Bremer’s memoir takes the reader to behind-the-scenes meetings in Baghdad in which Iraqi leaders were involved in difficult negotiations to fashion institutions for the governance of a country whose deeply divided population has been traumatized by decades of dictatorship, wars and sanctions. Bremer derides the Governing Council, with its constantly bickering members, as ineffective, claiming that its “effectiveness was hampered, from the first day to the last, by lax work habits. They established a pattern of meeting Monday through Thursday, usually just in the mornings, but even then not starting until after 10:00 A.M. After treating themselves to a lavish luncheon, members would drift off to other activities or a long siesta in the baking afternoon” (p. 123).
Among the many political battles that Bremer found himself fighting in Iraq, his battle of wills with Ayatullah al-Udhma Ali al-Sistani over a new constitution for the country is the most notable. Bremer originally wanted an appointed body of Iraqis to draft a new constitution with the help of American advisers. But Sistani “issued a fatwa insisting that the constitution be written by Iraqis and that the constitutional conference must be elected, not appointed by the Coalition” (p. 94). Throughout this protracted row over the constitution, the Najaf-based Shi’a ‘alim, who categorically refused to meet with US officials despite the fact that he “had encouraged [his] followers to cooperate with the Coalition” (p. 55), emerges as more democratic than the American career diplomat presumably appointed to “bring democracy” to Iraq.
But the difficult relations between Sistani and the Coalition did not amount to a total estrangement. Ayatullah Sistani, according to Bremer, did not heed a call by “Syrian President Bashar Assad [who] … sent him a confidential message suggesting that the ayatollah should “issue a fatwa calling for a jihad against the Coalition,” as Shia leaders had done in 1920 against the British” (p. 198). Moreover, Bremer maintained private channels to Sistani. This role was mainly played by Emad Dhia, an Iraqi-American who headed the Iraqi Reconstruction and Development Council. “A Detroit resident, Dhia had been born to a respected family in Najaf [the Al-Khirsan] and had often proven useful as a discreet conduit to the Grand Ayatollah” (p. 240).
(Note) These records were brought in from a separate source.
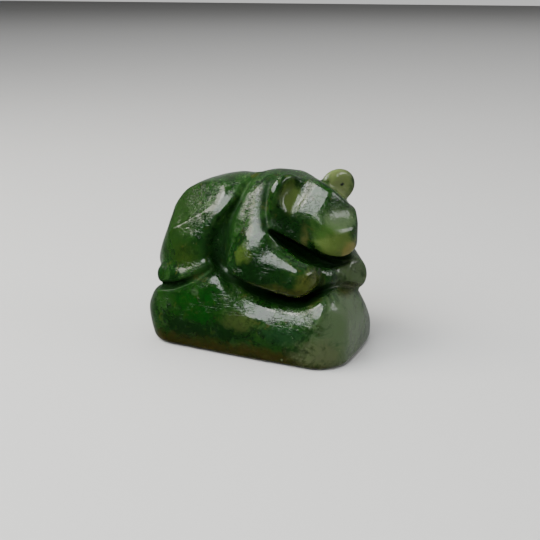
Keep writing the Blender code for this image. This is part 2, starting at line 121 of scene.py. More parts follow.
# The head has its own axes, turned about Z: forward along the muzzle, across to its
# far side, and up.
HEAD_PLACE = (12.0, 1.0, 0.0)
HEAD_TURN = -35.0
CHEEKS = ((-2.0, 0.0, 26.6), (8.6, 9.3, 8.0))
CHEEK_FILLET = 2.0
SNOUT_PLACE = 4.9
SNOUT_SIZE = (6.0, 5.0, 4.2)
SNOUT_FLATS = [
    ((7.9, 0.0, 30.2), (0.66, 0.0, 0.75), 0.9),
    ((0.0, 0.0, 30.6), (0.0, 0.0, 1.0), 1.0),
]
CHIN_HEIGHT = 21.7
CHIN_TIP = 10.5
CHIN_RISE_BACKWARD = 0.126
CHIN_RISE_SIDEWAYS = 0.19
CHIN_ROUNDING = 2.2
SKULL = ((-1.0, 0.0, 29.5), (9.6, 8.3, 9.0))
SKULL_FLATS = [
    ((0.0, 0.0, 36.6), (0.06, 0.0, 1.0), 1.5),
    ((7.8, 3.0, 32.2), (0.486, 0.614, 0.622), 0.6),
    ((7.9, 0.0, 31.5), (0.97, 0.0, 0.24), 0.6),
]
FAR_CROWN_FLAT = ((1.8, -0.7, 36.6), (0.14, 0.65, 0.75), 0.8)
SKULL_FILLET = 1.2
NEAR_EAR = ((0.6, -7.4, 33.0), (0.98, 0.16, 0.0), (2.2, 4.6, 5.0))
NEAR_EAR_CUP = ((3.0, -6.4, 33.6), (0.98, 0.16, 0.0), (2.5, 4.1, 3.9))
EAR_SCOOP = ((2.6, -9.6, 32.8), (3.0, -5.4, 38.0), 3.0, 3.0)
FAR_EAR = ((-0.8, 6.1, 33.8), (1.0, 0.0, 0.0), (1.6, 4.2, 3.5))
FAR_EAR_CUP = ((1.7, 6.9, 33.7), (1.0, 0.0, 0.0), (1.4, 2.8, 3.0))
EAR_FILLET = 1.0
CUP_ROUNDING = 0.9

# Fillets between the masses of the body.
HAUNCH_FILLET = 2.0
TAIL_FILLET = 0.8
FOOT_FILLET = 1.4
SHOULDER_FILLET = 1.0
HUMP_FILLET = 2.0
ARM_FILLET = 1.0
CHEST_FILLET = 1.5
HEAD_FILLET = 1.2
ROCK_FILLET = 1.2

# Creases: the stations of each and how far the crease has faded at them.
BEHIND_SHOULDER = [(0.4, 0.0, 37.4), (0.2, 2.6, 36.4), (-0.9, 5.0, 34.4), (-1.6, 6.8, 31.9),
                   (-2.5, 8.7, 29.0), (-3.1, 10.0, 25.5), (-3.2, 10.6, 21.8), (-2.8, 11.0, 18.8)]
BEHIND_SHOULDER_FADING = [1.1, 0.9, 0.2, 0.0, 0.0, 0.0, 0.0, 0.0]
BEHIND_SHOULDER_DEPTH = 0.9
BEHIND_SHOULDER_REACH = 1.8
NECK = [(4.3, -4.6, 36.8), (4.5, -6.0, 35.0), (4.7, -7.6, 32.6), (5.1, -8.9, 30.2), (6.0, -9.8, 28.0)]
NECK_FADING = [0.9, 0.2, 0.0, 0.0, 0.0]
NECK_DEPTH = 0.7
NECK_REACH = 1.4
CREASE_STRETCH_ALONG_Y = 4.0
CREASE_BOTTOM = 0.25

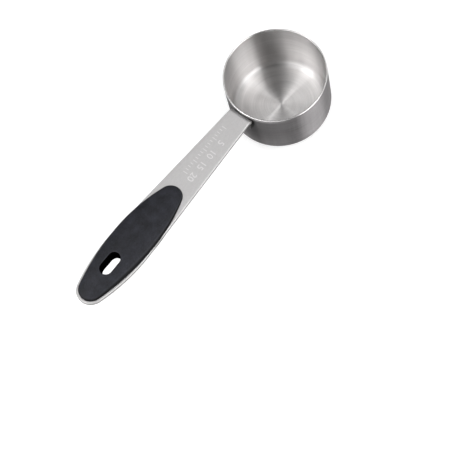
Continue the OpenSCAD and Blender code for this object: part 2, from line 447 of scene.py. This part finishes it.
def strip_line():
    """Half outline of the flat blank, tab end first: points with their outward directions."""
    straight = bend_z - tab_bottom
    blank_start = bend_x - straight - bend_length
    corner = (blank_start + tab_corner_r, neck_r - tab_corner_r)
    found = [((blank_start, corner[1] * i / 4), (-1, 0)) for i in range(4)]
    for x, y in arc(corner, tab_corner_r, 180, 90, 10):
        found.append(((x, y), ((x - corner[0]) / tab_corner_r, (y - corner[1]) / tab_corner_r)))
    for i in range(1, 7):
        found.append(((corner[0] + (bend_x - bend_length - corner[0]) * i / 7, neck_r), (0, 1)))
    for i in range(25):
        found.append(((bend_x - bend_length + bend_length * i / 24, neck_r), (0, 1)))
    big = side_radius(handle_end - widest_x, widest_r, end_r)
    dx, dy = bend_x - widest_x, neck_r - (widest_r - big)
    touch = math.degrees(math.atan2(dy, dx)) - math.degrees(math.acos(big / math.hypot(dx, dy)))
    flank = half_end(widest_x, handle_end - widest_x, widest_r, end_r, touch)
    (x1, y1), way = flank[0]
    for i in range(1, 30):
        share = i / 30
        found.append(((bend_x + (x1 - bend_x) * share, neck_r + (y1 - neck_r) * share), way))
    return found + flank


def folded(x, y, lift):
    """Place of a point of the flat blank, lift above its underside, after the bend."""
    if x >= bend_x:
        return Vector((x, y, strip_bottom + lift))
    if x >= bend_x - bend_length:
        turn = (bend_x - x) / bend_length * math.pi / 2
        reach = bend_r + lift
        return Vector((bend_x - reach * math.sin(turn), y, bend_z + reach * math.cos(turn)))
    return Vector((bend_x - bend_r - lift, y, bend_z - (bend_x - bend_length - x)))


def strip_mesh():
    """The bent strip as one closed mesh with round edges."""
    edge = []
    for k in range(7):
        turn = math.radians(90 * k / 6)
        edge.append((top_edge_r * (1 - math.sin(turn)), strip_t - top_edge_r * (1 - math.cos(turn))))
    for k in range(5):
        turn = math.radians(90 * k / 4)
        edge.append((low_edge_r * (1 - math.cos(turn)), low_edge_r * (1 - math.sin(turn))))
    outline = strip_line()
    bm = bmesh.new()
    rows = {}
    for side in (1, -1):
        rows[side] = []
        for (x, y), (nx, ny) in outline:
            inset = edge[0][0]
            row = [folded(x - nx * inset, side * (y - ny * inset) * share, strip_t)
                   for share in (0, 0.5)]
            row += [folded(x - nx * inset, side * (y - ny * inset), lift) for inset, lift in edge]
            inset = edge[-1][0]
            row += [folded(x - nx * inset, side * (y - ny * inset) * share, 0) for share in (0.5, 0)]
            rows[side].append([bm.verts.new(place) for place in row])
    for side in (1, -1):
        for one, two in zip(rows[side], rows[side][1:]):
            for a, b, c, d in zip(one, two, two[1:], one[1:]):
                bm.faces.new((a, b, c, d))
    bmesh.ops.remove_doubles(bm, verts=bm.verts, dist=1e-6)
    bmesh.ops.dissolve_degenerate(bm, dist=1e-7, edges=bm.edges)
    bmesh.ops.recalc_face_normals(bm, faces=bm.faces)
    mesh = bpy.data.meshes.new("handle_strip")
    bm.to_mesh(mesh)
    bm.free()
    return mesh


def carved(obj, cutters):
    """Cuts the cutters out of obj and removes them."""
    for cutter in cutters:
        cut = obj.modifiers.new("Cut", "BOOLEAN")
        cut.operation = "DIFFERENCE"
        cut.solver = "EXACT"
        cut.object = cutter
    done = bpy.data.meshes.new_from_object(obj.evaluated_get(bpy.context.evaluated_depsgraph_get()))
    obj.modifiers.clear()
    obj.data = done
    for cutter in cutters:
        bpy.data.objects.remove(cutter)


def prism(name, outline, low, high):
    """A closed upright body over an outline."""
    bm = bmesh.new()
    ends = [[bm.verts.new((x, y, z)) for x, y in outline] for z in (low, high)]
    for face in ends:
        bm.faces.new(face)
    for i in range(len(outline)):
        j = (i + 1) % len(outline)
        bm.faces.new((ends[0][i], ends[0][j], ends[1][j], ends[1][i]))
    bmesh.ops.recalc_face_normals(bm, faces=bm.faces)
    mesh = bpy.data.meshes.new(name)
    bm.to_mesh(mesh)
    bm.free()
    return link_object(name, mesh)


def circle(x, y, r, steps=48):
    """Points round a circle."""
    return [(x + r * math.cos(t), y + r * math.sin(t)) for t in
            (2 * math.pi * i / steps for i in range(steps))]


def slot_line(grow, steps=24):
    """Points round the hanging slot, grown by a width."""
    straight = (slot_l - slot_w) / 2
    r = slot_w / 2 + grow
    right = arc((slot_x + straight, 0), r, -90, 90, steps)
    left = arc((slot_x - straight, 0), r, 90, 270, steps)
    return right + left


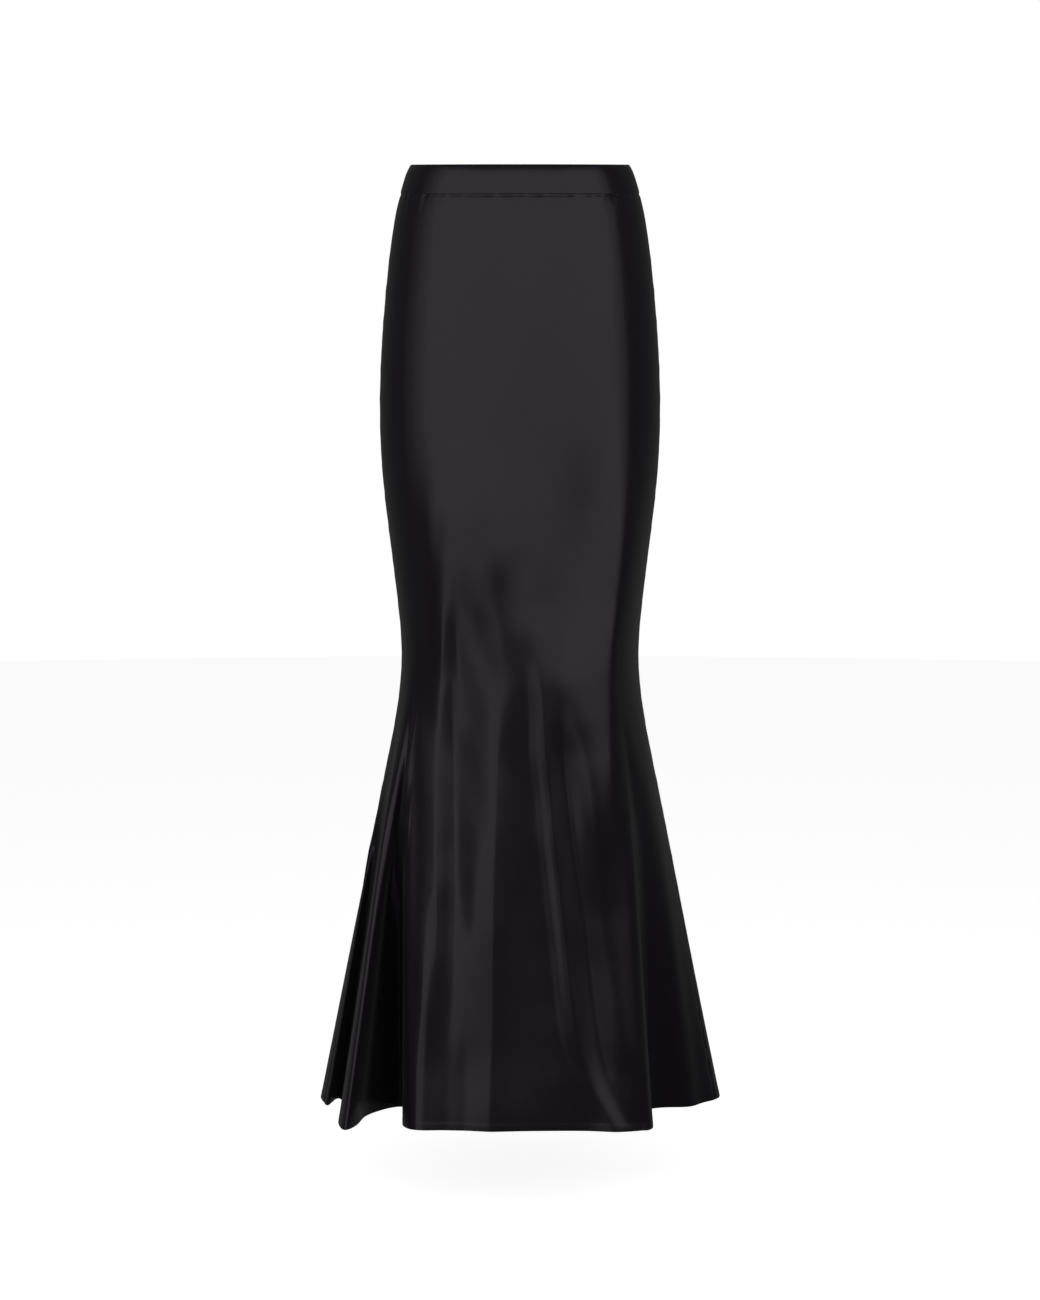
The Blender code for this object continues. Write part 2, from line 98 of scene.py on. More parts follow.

Whereas the Coalition’s relations with Sistani oscillated between implicit cooperation, suspicion, distrust and benign rivalry, its relations with the young Shi’a firebrand Muqtada al-Sadr see-sawed between downright hostility and open armed conflict. Bremer refused a request from the Iraqi Ministerial Committee for National Security to include Muqtada in the political process. As early as the summer of 2003, Bremer was calling for action against Sadr. However, the US military and the CIA were nervous about such an operation. For instance, “the CIA headquarters in Langley, Virginia, sent the president … a near-hysterical assessment about the “risks of action” against Muqtada. The Agency view was that we should ignore him and that his support, already weak, would gradually fade away” (p. 131). Troubled by the growing influence and activities of al-Sadr’s followers, and frustrated by Washington’s reluctance to take action against Muqtada, Bremer moved to close down al-Hawzah and round up some of Muqtada’s associates. These moves set off the first uprising against the US-led occupation of Iraq by Muqtada’s Mahdi Army (Jaysh al-Mahdi) fighters and Coalition and Iraqi troops throughout south-central and southern Iraq, as well as in Sadr City (eastern Baghdad).
My Year in Iraq is the first senior insider’s memoir on a critical period in post-invasion Iraq. But the book is very short on analysis. Despite the many interesting details presented throughout the book, it is frustrating that there is very little reflection on important speculative questions, such as the possible factors and events that might have contributed to America’s Iraqi fiasco, or the institutional, systemic and organizational problems within the CPA.
The flames Bremer mentions at the beginning of his memoir were mostly from fires started by looters. Those could have been put out or even prevented from starting, had there been a proper plan or vision for post-invasion Iraq that included a scheme for policing the country. But flames continue to engulf Iraq more than two years after he stopped being America’s viceroy in Iraq. These are now the flames of internecine fighting, chaos and the destructive passions of ethnic and sectarian strife. No amount of policing seems to be able to extinguish such fires, stoked by odious hatreds, especially in a country where members of the security forces are actively engaged in the activities of sectarian death squads. Rather than “building a future of hope”, Bremer’s “struggle” in Iraq helped to turn the country into an inferno that is in danger of letting the pandemonium of civil strife loose throughout the Middle East.